Discover the victim: netdiscover -r 192.168.56.0/24

This reveals:

  • Victim IP

  • Router IP

  • MAC addresses

This step establishes visibility, which is required for traffic interception.

Step 2: Enable IP Forwarding on Attacker

To remain transparent and avoid breaking connectivity:

echo 1 > /proc/sys/net/ipv4/ip_forward

verify: cat /proc/sys/net/ipv4/ip_forward

If this is not enabled, the victim will lose internet access, exposing the attack.

Step 3: Perform Man-in-the-Middle (ARP Poisoning)

To intercept traffic, the attacker poisons ARP tables of both victim and router.

Terminal 1: arpspoof -i eth0 -t <VICTIM_IP> <ROUTER_IP>

Terminal 2: arpspoof -i eth0 -t <ROUTER_IP> <VICTIM_IP>

At this point:

  • Victim believes attacker is the router

  • Router believes attacker is the victim

  • Attacker sits silently in the middle

Launch Wireshark on Kali:

wireshark

http.cookie

Now, on the victim machine:

  1. Open DVWA in browser

  2. Log in normally

In Wireshark, observe HTTP requests containing:

Cookie: PHPSESSID=xxxxxxxx

This value is the session identifier used by the server to authenticate the user.

Step 5: Hijack the Session

On the attacker’s browser:

  1. Open DVWA

  2. Open Developer Tools → Storage → Cookies

  3. Replace existing PHPSESSID with the stolen value

  4. Refresh the page

The application loads as the authenticated victim
No login required
No credentials used

The server accepts the request purely based on possession of the session cookie.

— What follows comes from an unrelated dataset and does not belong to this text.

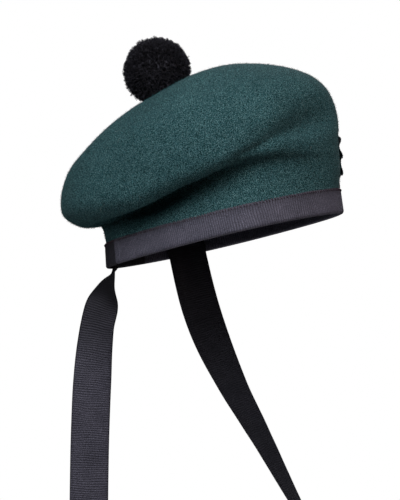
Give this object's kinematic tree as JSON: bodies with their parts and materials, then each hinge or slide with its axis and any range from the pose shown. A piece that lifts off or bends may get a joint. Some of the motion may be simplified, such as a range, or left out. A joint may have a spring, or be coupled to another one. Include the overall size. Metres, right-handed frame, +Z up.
{
  "type": "balmoral bonnet",
  "caption": "Soft felted bonnet with a full crown, ribbon headband, wool toorie, rosette cockade and hanging ribbon tails.",
  "frame": {"origin": "centre of the headband at its lower edge, where the bonnet sits on the head", "axes": "+Z up with the bonnet as it is worn, -Y the way the wearer faces, -X the wearer's right"},
  "size_m": [0.2257, 0.2392, 0.4051],
  "materials": {
    "felt": "milled wool felt, bottle green, matt with a short nap",
    "headband_ribbon": "black ribbed grosgrain, dull",
    "toorie_wool": "black cut wool pile",
    "cockade_ribbon": "black ribbed grosgrain, dull",
    "tail_ribbon": "black ribbed grosgrain, dull"
  },
  "bodies": {
    "root": {"felt_crown": "felt", "head_band": "headband_ribbon", "toorie": "toorie_wool", "cockade": "cockade_ribbon", "ribbon_right": "tail_ribbon", "ribbon_left": "tail_ribbon"}
  },
  "joints": []
}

Step 6: Defense Validation Test

To validate proper defense, the victim logs out.

Now, the attacker refreshes the page using the same cookie.

  • If access still works → session invalidation is broken

  • If access fails → logout invalidation is correctly implemented

This simple test reveals real-world session handling quality.

Cleanup (Important)

Restore system state after testing:

iptables --flush echo 0 > /proc/sys/net/ipv4/ip_forward

Leaving forwarding enabled is sloppy and dangerous.

Practical Takeaway

This lab demonstrates that session hijacking:

  • Does not require password cracking

  • Exploits trust, not vulnerabilities

  • Is silent and difficult to detect without monitoring

From an attacker’s perspective, stealing a session is often more efficient than attacking authentication mechanisms directly.

From a defender’s perspective, protecting session integrity is as critical as protecting credentials.

Conclusion

This practical exercise demonstrated how session hijacking exploits the way web applications manage authenticated state rather than weaknesses in authentication itself. By intercepting and replaying a valid session identifier, it was possible to assume a user’s identity without knowing their credentials or interacting with the login mechanism.

The lab highlighted an important reality of modern web security: once authentication succeeds, the session becomes the primary trust anchor. If that trust is exposed through insecure transport, poor session handling, or inadequate monitoring, attackers can bypass traditional security controls silently.

From a defensive perspective, this reinforces the importance of enforcing HTTPS, securing cookie attributes, regenerating session identifiers, and properly invalidating sessions on logout. These controls do not prevent sessions from existing, but they significantly reduce the risk of session abuse and limit its impact.